- [Work to be completed]:
Write the data out again, exactly as given.

3D code data
________________

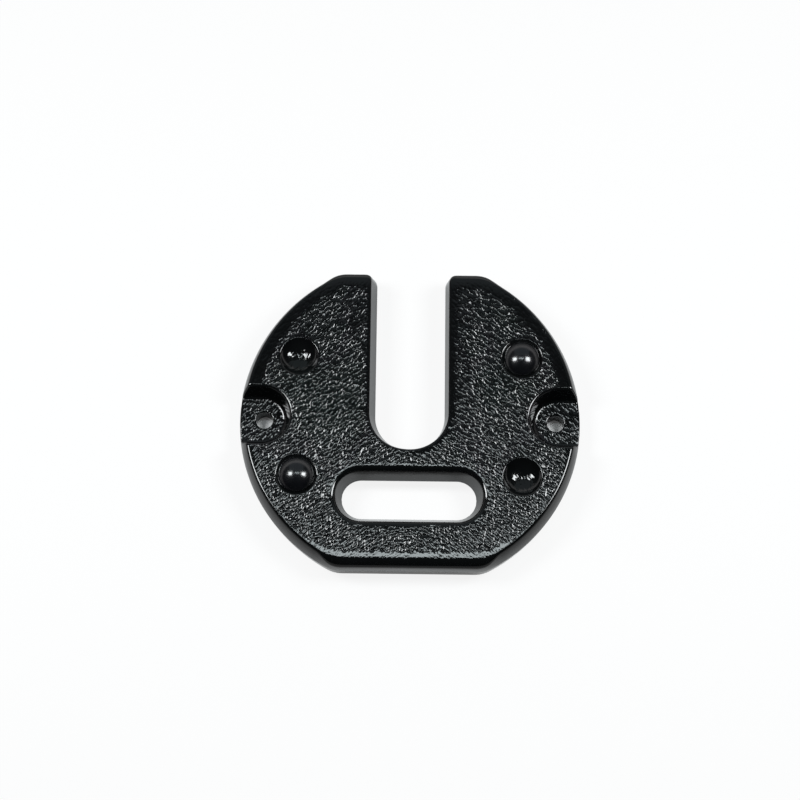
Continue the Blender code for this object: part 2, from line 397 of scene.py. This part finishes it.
def outline_places():
    places = []
    for centre, radius, start, end, kind in plate_arcs():
        step = facet_angle if radius > plan_corner_radius else small_facet_angle
        for angle in arc_angles(start, end, step):
            slot_share = abs(angle - 90.0) / 90.0 if kind == "mouth" else 0.0
            edge, draft = wall_shape(kind, slot_share, *round_point(centre, radius, angle))
            places.append((centre, radius, angle, kind, edge, draft))
    return places


def plate_ring(places, half, step, wall_share=1.0):
    """One ring of the skin on a rounded edge. half is -1 under the parting line,
    0 on it and 1 over it. A wall share under 1 puts it on the plain wall, which
    swells a little, like a sand mould's."""
    ring = []
    for centre, radius, angle, kind, edge, draft in places:
        depth, height = 0.0, 0.0
        if half < 0:
            depth, height = wall_point(upper_height, under_edge_radius, under_draft, step)
        elif half > 0:
            depth, height = wall_point(upper_height, edge, draft, step)
            swell = min(wall_swell, wall_swell_share * depth) if kind == "rim" else 0.0
            depth = depth * wall_share - swell * math.sin(math.pi * wall_share)
            height *= wall_share
        x, y = set_in(centre, radius, angle, kind, depth)
        ring.append((x, y, parting_height + half * height))
    return ring


def plate_blank_mesh():
    places = outline_places()
    steps = [i / edge_facets for i in range(edge_facets + 1)]
    rings = [plate_ring(places, -1, step) for step in reversed(steps)]
    rings.append(plate_ring(places, 0, 0.0))
    rings += [plate_ring(places, 1, 0.0, i / wall_facets) for i in range(1, wall_facets)]
    rings += [plate_ring(places, 1, step) for step in steps]
    return loft_mesh("plate_body", rings)


def hand_slot_cutter():
    upper = []
    for i in range(edge_facets + 1):
        step = i / edge_facets
        upper.append(wall_point(upper_height, hand_slot_edge_radius, hand_slot_draft, step))
    upper.append((upper[-1][0], upper_height + cut_overrun))
    levels = [(flare, parting_height - height) for flare, height in reversed(upper)]
    levels.append((0.0, parting_height))
    levels += [(flare, parting_height + height) for flare, height in upper]
    rings = []
    for flare, height in levels:
        reach = hand_slot_width / 2.0 + flare
        ring = []
        for end, start_angle in ((1.0, -90.0), (-1.0, 90.0)):
            for angle in arc_angles(start_angle, start_angle + 180.0, cutter_facet_angle):
                x, y = round_point((end * hand_slot_straight, hand_slot_y), reach, angle)
                ring.append((x, y, height))
        rings.append(ring)
    return loft_mesh("hand_slot_cutter", rings)


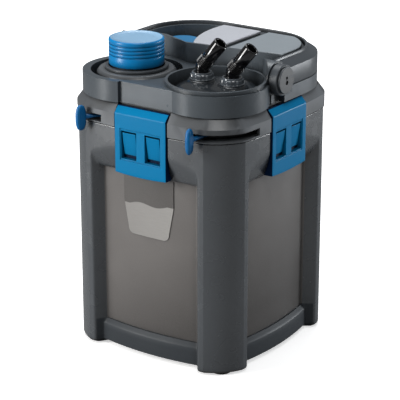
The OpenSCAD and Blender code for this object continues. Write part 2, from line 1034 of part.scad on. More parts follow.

________________

- [Exercise solution]:
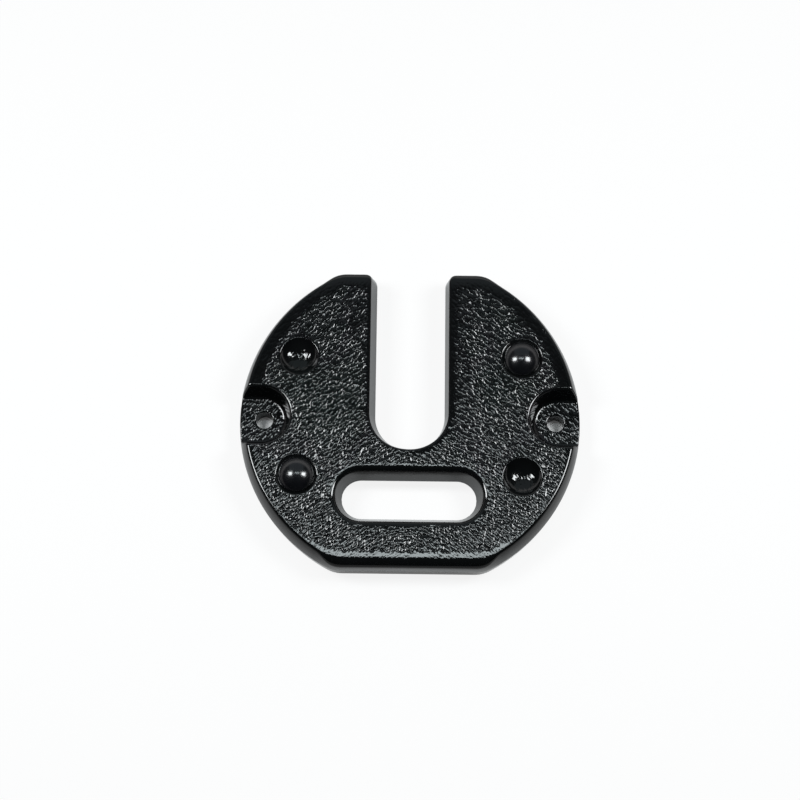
Continue the Blender code for this object: part 2, from line 397 of scene.py. This part finishes it.
def outline_places():
    places = []
    for centre, radius, start, end, kind in plate_arcs():
        step = facet_angle if radius > plan_corner_radius else small_facet_angle
        for angle in arc_angles(start, end, step):
            slot_share = abs(angle - 90.0) / 90.0 if kind == "mouth" else 0.0
            edge, draft = wall_shape(kind, slot_share, *round_point(centre, radius, angle))
            places.append((centre, radius, angle, kind, edge, draft))
    return places


def plate_ring(places, half, step, wall_share=1.0):
    """One ring of the skin on a rounded edge. half is -1 under the parting line,
    0 on it and 1 over it. A wall share under 1 puts it on the plain wall, which
    swells a little, like a sand mould's."""
    ring = []
    for centre, radius, angle, kind, edge, draft in places:
        depth, height = 0.0, 0.0
        if half < 0:
            depth, height = wall_point(upper_height, under_edge_radius, under_draft, step)
        elif half > 0:
            depth, height = wall_point(upper_height, edge, draft, step)
            swell = min(wall_swell, wall_swell_share * depth) if kind == "rim" else 0.0
            depth = depth * wall_share - swell * math.sin(math.pi * wall_share)
            height *= wall_share
        x, y = set_in(centre, radius, angle, kind, depth)
        ring.append((x, y, parting_height + half * height))
    return ring


def plate_blank_mesh():
    places = outline_places()
    steps = [i / edge_facets for i in range(edge_facets + 1)]
    rings = [plate_ring(places, -1, step) for step in reversed(steps)]
    rings.append(plate_ring(places, 0, 0.0))
    rings += [plate_ring(places, 1, 0.0, i / wall_facets) for i in range(1, wall_facets)]
    rings += [plate_ring(places, 1, step) for step in steps]
    return loft_mesh("plate_body", rings)


def hand_slot_cutter():
    upper = []
    for i in range(edge_facets + 1):
        step = i / edge_facets
        upper.append(wall_point(upper_height, hand_slot_edge_radius, hand_slot_draft, step))
    upper.append((upper[-1][0], upper_height + cut_overrun))
    levels = [(flare, parting_height - height) for flare, height in reversed(upper)]
    levels.append((0.0, parting_height))
    levels += [(flare, parting_height + height) for flare, height in upper]
    rings = []
    for flare, height in levels:
        reach = hand_slot_width / 2.0 + flare
        ring = []
        for end, start_angle in ((1.0, -90.0), (-1.0, 90.0)):
            for angle in arc_angles(start_angle, start_angle + 180.0, cutter_facet_angle):
                x, y = round_point((end * hand_slot_straight, hand_slot_y), reach, angle)
                ring.append((x, y, height))
        rings.append(ring)
    return loft_mesh("hand_slot_cutter", rings)


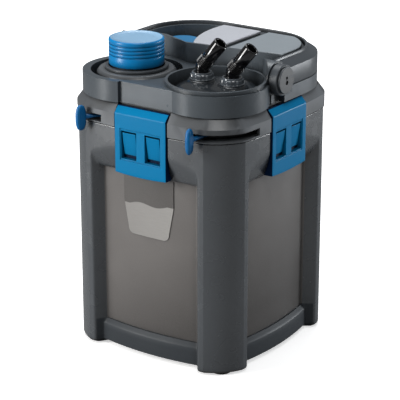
The OpenSCAD and Blender code for this object continues. Write part 2, from line 1034 of part.scad on. More parts follow.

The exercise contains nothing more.